Factory quote questions to send
- What exact fabric GSM, weave, and finishing will you use, and can you share a swatch or lab reference?
- Is the quoted price based on the finished bag size, gusset, handle type, and print coverage we specified?
- What is the MOQ per artwork color, per size, and per production colorway?
- Does your quote include printing screens, plate fees, sampling, carton packing, and inner polybags?
- What are your accepted tolerances for size, stitch density, print position, and shade variation?
- Can you provide pre-production sample photos, then a physical sample before bulk release?
- How many production days, sample days, and shipping days are built into the lead time?
- What inspection standard do you follow, and what happens if defects exceed the agreed limit?

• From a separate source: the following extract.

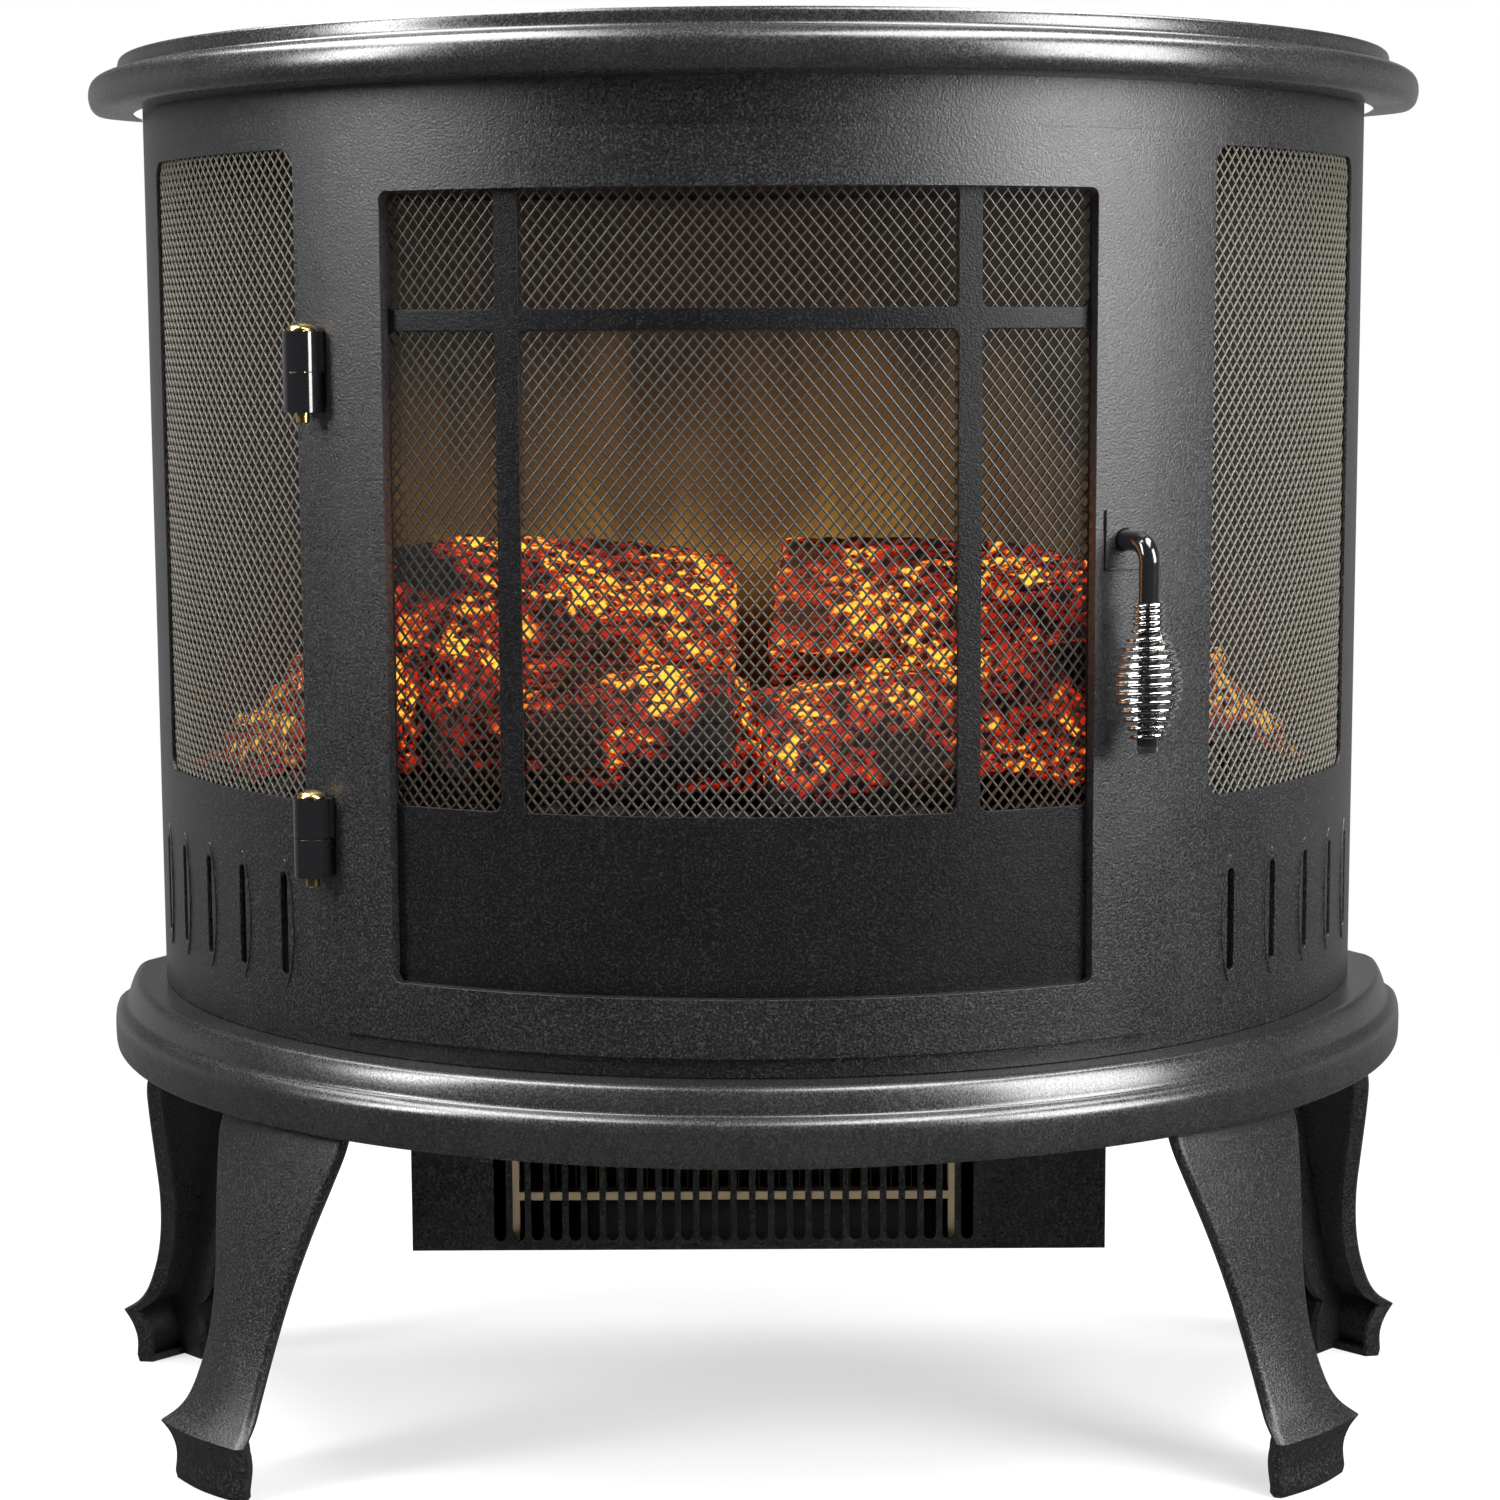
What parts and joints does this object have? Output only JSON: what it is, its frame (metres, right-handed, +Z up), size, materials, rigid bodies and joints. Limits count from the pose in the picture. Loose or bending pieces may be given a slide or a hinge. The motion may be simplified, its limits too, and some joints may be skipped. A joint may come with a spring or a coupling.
{
  "type": "electric fireplace stove",
  "caption": "Half-round electric fireplace stove on cabriole legs with a hinged mesh door, coil-grip handle, log set and a fan heater under the base.",
  "frame": {"origin": "on the floor, under the middle of the stove's plan", "axes": "+Z up, -Y out of the door, +X to the right as seen from the front"},
  "size_m": [0.6312, 0.305, 0.6286],
  "materials": {
    "satin_black": "satin black enamel on pressed steel",
    "charcoal_powder": "matte charcoal powder coat with a fine texture",
    "panel_black": "matte black paint",
    "mesh_taupe": "grey-beige coated expanded mesh",
    "gloss_black": "gloss black enamel",
    "chrome": "bright plated wire",
    "brass": "polished",
    "bare_steel": "plain zinc-plated steel",
    "dark_steel": "blackened steel",
    "mica": "pressed mica board",
    "ember": "moulded ember bed lit from below",
    "charred_log": "moulded logs with glowing cracks",
    "frosted_screen": "frosted flame screen",
    "switch_black": "moulded black plastic",
    "board_white": "white circuit board"
  },
  "bodies": {
    "stove": {"top_plate": "satin_black", "base_plate": "satin_black", "front_shell": "charcoal_powder", "back_panel": "charcoal_powder", "side_mesh_left": "mesh_taupe", "side_mesh_right": "mesh_taupe", "inlet_bush": "switch_black", "body_leaf_lower": "gloss_black", "body_leaf_upper": "gloss_black", "hinge_pin_lower": "brass", "hinge_pin_upper": "brass", "magnet_catch": "switch_black", "leg_front_left": "charcoal_powder", "leg_front_right": "charcoal_powder", "leg_rear_left": "charcoal_powder", "leg_rear_right": "charcoal_powder", "heater_box": "charcoal_powder", "heater_grille": "charcoal_powder", "element_frame": "mica", "heating_wire": "brass", "blower_motor": "dark_steel", "control_panel": "panel_black", "switch_block": "switch_black", "dimmer_body": "dark_steel", "firebox_wall": "panel_black", "flame_screen": "frosted_screen", "ember_bed": "ember", "log_set": "charred_log", "light_tray": "bare_steel", "spindle_motor": "dark_steel", "lamp_board": "board_white"},
    "door": {"door_frame": "charcoal_powder", "door_panel": "panel_black", "door_mesh": "mesh_taupe", "door_leaf_lower": "gloss_black", "door_leaf_upper": "gloss_black", "latch_plate": "charcoal_powder", "catch_keeper": "bare_steel"},
    "handle": {"handle_rod": "gloss_black", "handle_coil": "chrome", "handle_tip": "chrome", "latch_tongue": "dark_steel", "latch_nut": "bare_steel"},
    "power_switch": {"rocker_power": "switch_black"},
    "low_heat_switch": {"rocker_low_heat": "switch_black"},
    "high_heat_switch": {"rocker_high_heat": "switch_black"},
    "dimmer": {"dimmer_knob": "switch_black"},
    "blower": {"blower_drum": "dark_steel"},
    "flame_reflector": {"flame_spindle": "bare_steel"}
  },
  "joints": [
    {"name": "door_swing", "type": "hinge", "parent": "stove", "child": "door", "pos_m": [-0.19187, -0.07248, 0.38], "axis": [0, 0, -1], "range_deg": [0, 110]},
    {"name": "handle_turn", "type": "hinge", "parent": "door", "child": "handle", "pos_m": [0.15418, -0.09094, 0.413], "axis": [0.5005, -0.8657, 0], "range_deg": [0, 90]},
    {"name": "power_press", "type": "hinge", "parent": "stove", "child": "power_switch", "pos_m": [-0.075, -0.0865, 0.2433], "axis": [-1, 0, 0], "range_deg": [0, 18]},
    {"name": "low_heat_press", "type": "hinge", "parent": "stove", "child": "low_heat_switch", "pos_m": [-0.041, -0.0865, 0.2433], "axis": [-1, 0, 0], "range_deg": [0, 18]},
    {"name": "high_heat_press", "type": "hinge", "parent": "stove", "child": "high_heat_switch", "pos_m": [-0.007, -0.0865, 0.2433], "axis": [-1, 0, 0], "range_deg": [0, 18]},
    {"name": "dimmer_turn", "type": "hinge", "parent": "stove", "child": "dimmer", "pos_m": [0.065, -0.095, 0.2433], "axis": [0, -1, 0], "range_deg": [0, 270]},
    {"name": "blower_spin", "type": "hinge", "parent": "stove", "child": "blower", "pos_m": [0.0207, 0.072, 0.1185], "axis": [1, 0, 0], "continuous": true},
    {"name": "flame_spin", "type": "hinge", "parent": "stove", "child": "flame_reflector", "pos_m": [0, 0.0893, 0.3249], "axis": [1, 0, 0], "continuous": true}
  ]
}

Quality-control points to confirm
- Fabric GSM matches the agreed range and is measured on the production lot, not just the swatch.
- Bag size tolerance stays within the approved range for width, height, and gusset.
- Handle attachment uses reinforced stitching with no skipped stitches, loose threads, or weak bar-tacks.
- Print alignment stays within the approved placement window and ink coverage matches the approved sample.
- Color tone stays consistent across the lot, with no visible lot-to-lot mismatch in natural cotton or dyed fabric.
- Seams sit flat, corners are clean, and the bag holds shape without twisting after light load testing.
- Carton counts, label content, and packing method match the packing list and shipping marks.
- The final bulk sample is retained for reference against any dispute or re-order.